Senators Paul Farrow, Luther Olsen Unveil Senate School Accountability Bill

Bill would create two review boards – one for traditional public and charter schools and one for the state’s voucher-accepting private schools

MacIver News Service | January 13, 2015

[Madison, Wisc…] Wisconsin Senators Paul Farrow (R-Pewaukee) and Luther Olsen (R-Ripon) unveiled their version of the oft-debated school accountability bill on Tuesday, one day before the State Assembly holds the first public hearing on their version of the bill.

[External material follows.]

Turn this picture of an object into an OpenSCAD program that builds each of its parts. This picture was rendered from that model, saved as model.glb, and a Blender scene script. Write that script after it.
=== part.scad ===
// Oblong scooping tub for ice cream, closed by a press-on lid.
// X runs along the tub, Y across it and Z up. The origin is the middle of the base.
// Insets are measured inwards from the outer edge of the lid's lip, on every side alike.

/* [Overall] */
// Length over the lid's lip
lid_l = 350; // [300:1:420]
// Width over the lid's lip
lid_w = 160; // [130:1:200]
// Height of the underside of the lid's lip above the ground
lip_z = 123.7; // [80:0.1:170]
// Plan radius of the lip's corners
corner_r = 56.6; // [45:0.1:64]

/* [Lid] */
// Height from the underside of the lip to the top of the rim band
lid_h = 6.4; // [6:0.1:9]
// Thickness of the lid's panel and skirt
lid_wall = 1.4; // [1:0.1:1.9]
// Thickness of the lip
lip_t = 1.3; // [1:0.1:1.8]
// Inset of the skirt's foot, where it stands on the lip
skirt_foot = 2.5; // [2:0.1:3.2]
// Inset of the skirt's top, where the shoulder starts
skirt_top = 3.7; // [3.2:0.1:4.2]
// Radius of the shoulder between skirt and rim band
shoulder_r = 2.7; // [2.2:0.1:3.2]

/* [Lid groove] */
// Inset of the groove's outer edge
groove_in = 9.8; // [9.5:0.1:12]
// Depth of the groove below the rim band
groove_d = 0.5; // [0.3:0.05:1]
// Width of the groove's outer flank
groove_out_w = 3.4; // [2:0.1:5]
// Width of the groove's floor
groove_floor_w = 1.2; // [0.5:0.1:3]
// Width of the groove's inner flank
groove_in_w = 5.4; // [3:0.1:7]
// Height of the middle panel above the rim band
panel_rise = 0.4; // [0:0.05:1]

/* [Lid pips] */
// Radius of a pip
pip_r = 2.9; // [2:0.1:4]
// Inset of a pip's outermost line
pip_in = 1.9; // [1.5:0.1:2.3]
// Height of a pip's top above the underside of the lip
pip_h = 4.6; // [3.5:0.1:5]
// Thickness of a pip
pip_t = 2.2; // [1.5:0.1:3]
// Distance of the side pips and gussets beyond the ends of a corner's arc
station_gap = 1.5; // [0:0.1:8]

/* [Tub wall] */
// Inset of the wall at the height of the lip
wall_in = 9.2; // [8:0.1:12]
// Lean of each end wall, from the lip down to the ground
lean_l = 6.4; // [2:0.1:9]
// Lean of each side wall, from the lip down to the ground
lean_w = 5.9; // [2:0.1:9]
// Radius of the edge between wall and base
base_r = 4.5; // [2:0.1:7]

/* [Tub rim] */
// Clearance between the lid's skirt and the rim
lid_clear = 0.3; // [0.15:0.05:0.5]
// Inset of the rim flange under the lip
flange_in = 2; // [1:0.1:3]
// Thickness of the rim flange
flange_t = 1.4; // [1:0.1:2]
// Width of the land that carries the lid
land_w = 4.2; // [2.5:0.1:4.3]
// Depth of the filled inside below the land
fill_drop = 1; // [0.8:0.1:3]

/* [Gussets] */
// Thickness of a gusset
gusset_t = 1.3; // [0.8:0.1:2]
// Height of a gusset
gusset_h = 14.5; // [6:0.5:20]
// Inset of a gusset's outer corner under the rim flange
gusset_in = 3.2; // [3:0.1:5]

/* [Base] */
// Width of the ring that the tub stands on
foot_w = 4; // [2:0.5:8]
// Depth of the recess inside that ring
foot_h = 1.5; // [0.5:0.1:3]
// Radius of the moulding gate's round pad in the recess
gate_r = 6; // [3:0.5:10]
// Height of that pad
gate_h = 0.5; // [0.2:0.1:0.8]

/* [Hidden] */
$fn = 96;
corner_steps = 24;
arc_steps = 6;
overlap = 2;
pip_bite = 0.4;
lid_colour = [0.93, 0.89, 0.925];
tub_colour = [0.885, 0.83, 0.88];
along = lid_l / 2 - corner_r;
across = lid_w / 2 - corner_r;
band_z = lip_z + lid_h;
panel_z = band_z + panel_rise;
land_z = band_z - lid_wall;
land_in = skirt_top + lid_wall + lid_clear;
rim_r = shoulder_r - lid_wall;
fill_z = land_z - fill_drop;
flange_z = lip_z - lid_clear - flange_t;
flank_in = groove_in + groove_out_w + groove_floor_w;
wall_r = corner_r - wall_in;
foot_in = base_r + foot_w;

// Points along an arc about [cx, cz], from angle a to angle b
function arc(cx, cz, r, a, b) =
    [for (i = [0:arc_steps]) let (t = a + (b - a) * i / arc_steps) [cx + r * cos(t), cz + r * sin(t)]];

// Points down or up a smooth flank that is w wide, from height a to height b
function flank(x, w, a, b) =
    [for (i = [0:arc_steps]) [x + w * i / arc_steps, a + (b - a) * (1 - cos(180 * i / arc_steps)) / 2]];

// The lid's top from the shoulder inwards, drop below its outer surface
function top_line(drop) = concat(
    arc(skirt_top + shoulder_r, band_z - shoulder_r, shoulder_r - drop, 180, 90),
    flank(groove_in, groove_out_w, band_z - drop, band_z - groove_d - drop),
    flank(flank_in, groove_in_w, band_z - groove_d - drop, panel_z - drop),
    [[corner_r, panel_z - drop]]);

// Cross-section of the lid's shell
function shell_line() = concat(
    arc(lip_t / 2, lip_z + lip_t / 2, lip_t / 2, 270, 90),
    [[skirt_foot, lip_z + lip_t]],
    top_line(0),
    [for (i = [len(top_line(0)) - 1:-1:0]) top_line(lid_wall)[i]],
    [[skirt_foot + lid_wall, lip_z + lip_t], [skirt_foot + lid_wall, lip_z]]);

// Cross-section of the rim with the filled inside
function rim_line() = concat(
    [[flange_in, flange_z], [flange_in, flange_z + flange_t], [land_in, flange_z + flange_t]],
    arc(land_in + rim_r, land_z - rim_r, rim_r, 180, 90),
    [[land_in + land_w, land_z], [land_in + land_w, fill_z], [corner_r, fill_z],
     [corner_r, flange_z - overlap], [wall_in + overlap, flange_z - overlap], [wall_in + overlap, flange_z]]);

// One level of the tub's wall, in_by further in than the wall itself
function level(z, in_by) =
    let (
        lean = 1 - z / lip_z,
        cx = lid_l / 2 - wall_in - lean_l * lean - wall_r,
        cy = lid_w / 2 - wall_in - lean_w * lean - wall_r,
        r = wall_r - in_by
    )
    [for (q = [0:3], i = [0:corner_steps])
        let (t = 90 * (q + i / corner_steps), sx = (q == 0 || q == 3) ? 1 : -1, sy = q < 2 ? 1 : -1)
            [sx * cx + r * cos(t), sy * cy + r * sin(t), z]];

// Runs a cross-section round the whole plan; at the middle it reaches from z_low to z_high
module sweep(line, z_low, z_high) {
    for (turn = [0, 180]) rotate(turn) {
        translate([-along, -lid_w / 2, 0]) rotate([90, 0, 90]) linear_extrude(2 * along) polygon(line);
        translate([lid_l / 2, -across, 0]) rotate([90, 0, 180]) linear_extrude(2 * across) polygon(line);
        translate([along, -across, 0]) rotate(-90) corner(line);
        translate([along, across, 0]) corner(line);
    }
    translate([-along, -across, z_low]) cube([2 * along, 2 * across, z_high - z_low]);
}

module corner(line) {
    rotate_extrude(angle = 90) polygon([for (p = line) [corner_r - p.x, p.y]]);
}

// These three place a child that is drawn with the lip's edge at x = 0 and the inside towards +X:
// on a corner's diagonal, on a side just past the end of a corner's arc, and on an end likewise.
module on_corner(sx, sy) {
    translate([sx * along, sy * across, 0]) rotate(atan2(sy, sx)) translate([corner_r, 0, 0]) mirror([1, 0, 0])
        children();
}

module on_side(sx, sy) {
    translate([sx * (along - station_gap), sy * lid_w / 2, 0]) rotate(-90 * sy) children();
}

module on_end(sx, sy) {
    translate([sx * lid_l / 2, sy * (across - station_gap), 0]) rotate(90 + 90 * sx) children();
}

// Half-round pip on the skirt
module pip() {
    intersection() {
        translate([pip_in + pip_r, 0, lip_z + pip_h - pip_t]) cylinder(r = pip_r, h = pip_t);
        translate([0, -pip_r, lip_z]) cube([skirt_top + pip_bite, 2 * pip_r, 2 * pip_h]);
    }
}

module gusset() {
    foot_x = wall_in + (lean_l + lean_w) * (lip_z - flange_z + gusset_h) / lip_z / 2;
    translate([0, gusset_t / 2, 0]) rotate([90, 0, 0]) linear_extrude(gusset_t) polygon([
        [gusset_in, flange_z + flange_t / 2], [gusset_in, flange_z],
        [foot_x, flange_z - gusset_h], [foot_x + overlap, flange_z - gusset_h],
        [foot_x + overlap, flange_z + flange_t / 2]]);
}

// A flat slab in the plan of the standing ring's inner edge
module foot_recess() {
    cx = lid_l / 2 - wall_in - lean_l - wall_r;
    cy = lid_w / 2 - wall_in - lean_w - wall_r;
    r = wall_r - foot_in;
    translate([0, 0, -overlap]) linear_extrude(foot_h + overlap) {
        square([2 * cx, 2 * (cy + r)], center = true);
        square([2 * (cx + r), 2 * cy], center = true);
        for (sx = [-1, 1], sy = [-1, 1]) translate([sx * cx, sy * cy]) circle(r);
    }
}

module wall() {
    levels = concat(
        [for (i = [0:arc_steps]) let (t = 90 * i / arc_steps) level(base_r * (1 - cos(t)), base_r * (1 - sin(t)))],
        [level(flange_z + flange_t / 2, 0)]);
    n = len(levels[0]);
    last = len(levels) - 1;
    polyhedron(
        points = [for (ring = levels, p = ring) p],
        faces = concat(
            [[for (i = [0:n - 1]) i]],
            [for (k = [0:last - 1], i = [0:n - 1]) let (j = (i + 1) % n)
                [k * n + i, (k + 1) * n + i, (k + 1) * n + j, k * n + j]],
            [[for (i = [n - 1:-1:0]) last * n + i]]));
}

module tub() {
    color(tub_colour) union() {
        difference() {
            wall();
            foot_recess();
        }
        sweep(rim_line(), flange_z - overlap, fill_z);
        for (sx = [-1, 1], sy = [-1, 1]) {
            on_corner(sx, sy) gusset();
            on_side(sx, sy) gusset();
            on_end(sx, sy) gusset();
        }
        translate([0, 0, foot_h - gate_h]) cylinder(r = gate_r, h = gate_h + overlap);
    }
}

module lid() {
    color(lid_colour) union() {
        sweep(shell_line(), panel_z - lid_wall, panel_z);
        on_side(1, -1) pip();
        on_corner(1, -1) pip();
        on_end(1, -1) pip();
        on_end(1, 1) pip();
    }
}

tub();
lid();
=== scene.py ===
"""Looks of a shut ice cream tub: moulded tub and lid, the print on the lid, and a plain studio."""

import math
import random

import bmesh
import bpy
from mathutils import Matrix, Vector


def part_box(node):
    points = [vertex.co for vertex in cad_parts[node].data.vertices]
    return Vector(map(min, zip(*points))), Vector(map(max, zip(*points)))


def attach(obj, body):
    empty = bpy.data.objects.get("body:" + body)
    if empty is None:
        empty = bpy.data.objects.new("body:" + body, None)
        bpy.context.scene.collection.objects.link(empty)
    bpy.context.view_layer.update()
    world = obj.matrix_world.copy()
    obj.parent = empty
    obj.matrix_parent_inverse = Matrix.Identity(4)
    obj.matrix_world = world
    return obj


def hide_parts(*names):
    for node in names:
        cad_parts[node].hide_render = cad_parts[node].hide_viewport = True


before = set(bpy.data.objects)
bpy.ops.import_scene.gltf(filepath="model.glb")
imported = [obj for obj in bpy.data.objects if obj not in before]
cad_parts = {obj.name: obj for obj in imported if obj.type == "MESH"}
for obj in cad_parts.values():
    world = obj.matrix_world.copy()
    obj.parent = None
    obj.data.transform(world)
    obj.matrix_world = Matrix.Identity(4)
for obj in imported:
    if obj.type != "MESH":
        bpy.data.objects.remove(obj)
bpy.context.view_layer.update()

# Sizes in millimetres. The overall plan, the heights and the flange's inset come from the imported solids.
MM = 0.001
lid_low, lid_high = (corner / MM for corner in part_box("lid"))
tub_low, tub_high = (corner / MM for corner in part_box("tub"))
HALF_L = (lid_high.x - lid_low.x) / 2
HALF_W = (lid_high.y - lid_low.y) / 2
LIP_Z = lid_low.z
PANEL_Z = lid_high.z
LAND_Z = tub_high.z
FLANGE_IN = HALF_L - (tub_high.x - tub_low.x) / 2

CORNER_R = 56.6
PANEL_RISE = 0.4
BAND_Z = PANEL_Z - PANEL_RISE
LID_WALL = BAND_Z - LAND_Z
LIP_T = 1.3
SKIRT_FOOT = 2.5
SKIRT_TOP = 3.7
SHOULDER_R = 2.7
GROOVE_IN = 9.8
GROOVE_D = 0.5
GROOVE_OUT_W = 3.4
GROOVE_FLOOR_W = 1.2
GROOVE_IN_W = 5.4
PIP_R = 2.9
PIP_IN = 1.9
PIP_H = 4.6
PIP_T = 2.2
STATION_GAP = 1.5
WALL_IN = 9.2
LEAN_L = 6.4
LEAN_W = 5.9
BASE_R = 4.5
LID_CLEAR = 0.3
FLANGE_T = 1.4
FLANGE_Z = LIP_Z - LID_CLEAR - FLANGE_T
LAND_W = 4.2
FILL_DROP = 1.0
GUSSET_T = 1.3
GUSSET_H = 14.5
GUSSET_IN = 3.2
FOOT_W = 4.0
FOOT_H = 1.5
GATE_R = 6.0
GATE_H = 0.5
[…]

SB1 takes aim at improving the state’s publicly funded schools – traditional public, charter, and voucher – but stops short of some of the significant sanctions that were proposed by Rep. Jeremy Thiesfeldt (R-Fond du Lac) last week.

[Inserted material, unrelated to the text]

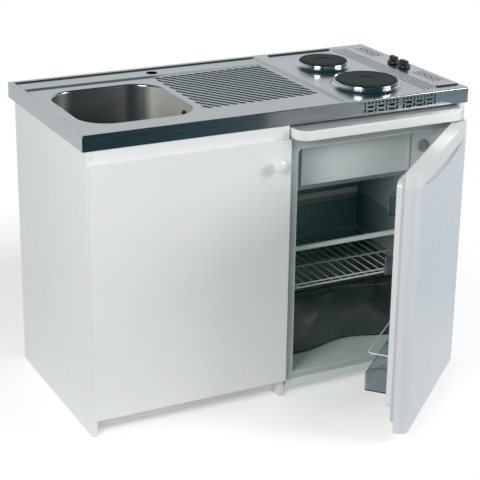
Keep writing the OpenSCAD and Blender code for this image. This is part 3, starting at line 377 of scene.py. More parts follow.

There are two major differences between the Senate and Assembly versions of the school accountability bill. The Senate bill calls for the creation of two accountability boards – one to oversee traditional public and charter schools that will be managed by the Department of Public Instruction and one to oversee the state’s voucher-accepting private schools that will be managed by the Department of Administration.

According to Olsen, DPI seemed to sign off on having a separate board for choice schools. “We’ve had the discussions with DPI, and they have no problem with the board over in DOA,” Olsen said at Tuesday’s press conference.

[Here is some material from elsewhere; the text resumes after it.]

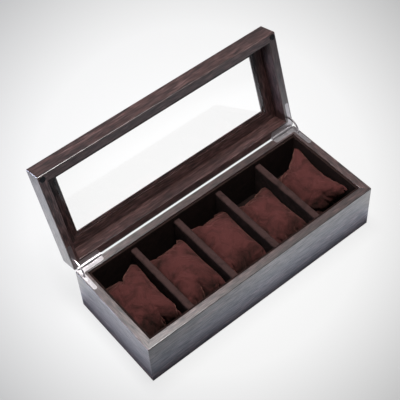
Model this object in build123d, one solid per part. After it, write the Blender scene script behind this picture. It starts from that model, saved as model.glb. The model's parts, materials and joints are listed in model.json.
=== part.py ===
"""Five-compartment watch box with a glass lid, carried by two L-shaped stop hinges.

Frame: X runs along the box, Y from the front towards the hinges, Z up, in millimetres.
The origin is the centre of the underside. Everything on the lid is drawn with the lid
shut and is then turned about the hinge axis to its open stop, which is the rest pose.
"""
from build123d import *
from math import asin, cos, degrees, radians, sin
import os

# ---- case ----
case_length = 300.0
case_width = 121.0
case_height = 61.5          # underside of the felt to the rim
wall = 9.0
edge_round = 1.0            # rounding of the veneered outer edges
rim_round = 0.4             # rounding of the rim's inner edge
felt_thickness = 1.0
felt_inset = 3.0            # felt edge to the outer face of the walls
floor_thickness = 4.0
floor_lap = 4.0             # width of the rebate that the floor panel sits in
lining_thickness = 2.5
lining_drop = 1.5           # rim to the top of the lining

# ---- compartments ----
compartments = 5
divider_thickness = 8.0
divider_drop = 7.5          # rim to the top of a divider
divider_round = 2.5         # rounding of a divider's padded top edge

# ---- pillows ----
pillow_side_gap = 0.8       # pillow to divider
pillow_end_room = 10.0      # compartment depth that a pillow leaves free
pillow_seat_gap = 0.3
pillow_thickness = 43.0
pillow_ear = 5.0            # how far the seam's corners stand out beyond the middle of the ends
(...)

The Assembly version only calls for one overarching Academic Review Board (ARB) that would handle accountability issues and rehabilitation issues at all publicly funded schools.

The second major change is that the Senate version does not impose sanctions on chronically low-performing public schools. While Thiesfeldt’s bill would force traditional public schools and instrumentality charters to be put on the block for takeover by an independent charter, the bill that was announced today stops short of a rebuild. Instead, the Senate plan calls for more intensive Response to Intervention (RtI) efforts at these institutions.

“It’s not to punish anybody or take their power away. It’s to close the achievement gap,” said Olsen. “We’re shining a light on these schools, and that light is not going to go off until they improve.”

Three years of grades that would be the equivalent of an “F” would mean that Wisconsin’s choice schools would no longer be able to enroll new students through state funding. A similar problem in an independent charter school would mean the revocation of that institute’s charter.

However, measures for traditional public schools that fail for three straight years won’t have such dire financial consequences. Those institutions will be subject to the aforementioned RtI programs.

“This is about true accountability for our schools,” said Farrow. “Apples to apples comparisons can’t be done across such different types of schools. Through this plan, we will hold all sectors accountable.”

The Senate and Assembly will now have to come to terms on an accountability program that both sides can agree on before any legislation can take the next step toward becoming law. Assembly Speaker Robin Vos (R-Rochester) suggested that the two chambers could have a conference committee to formally work out the differences in the two bills. When Senate Majority Leader Scott Fitzgerald (R-Juneau) was asked about the possibility, his response was simple – “that’s not gonna happen.”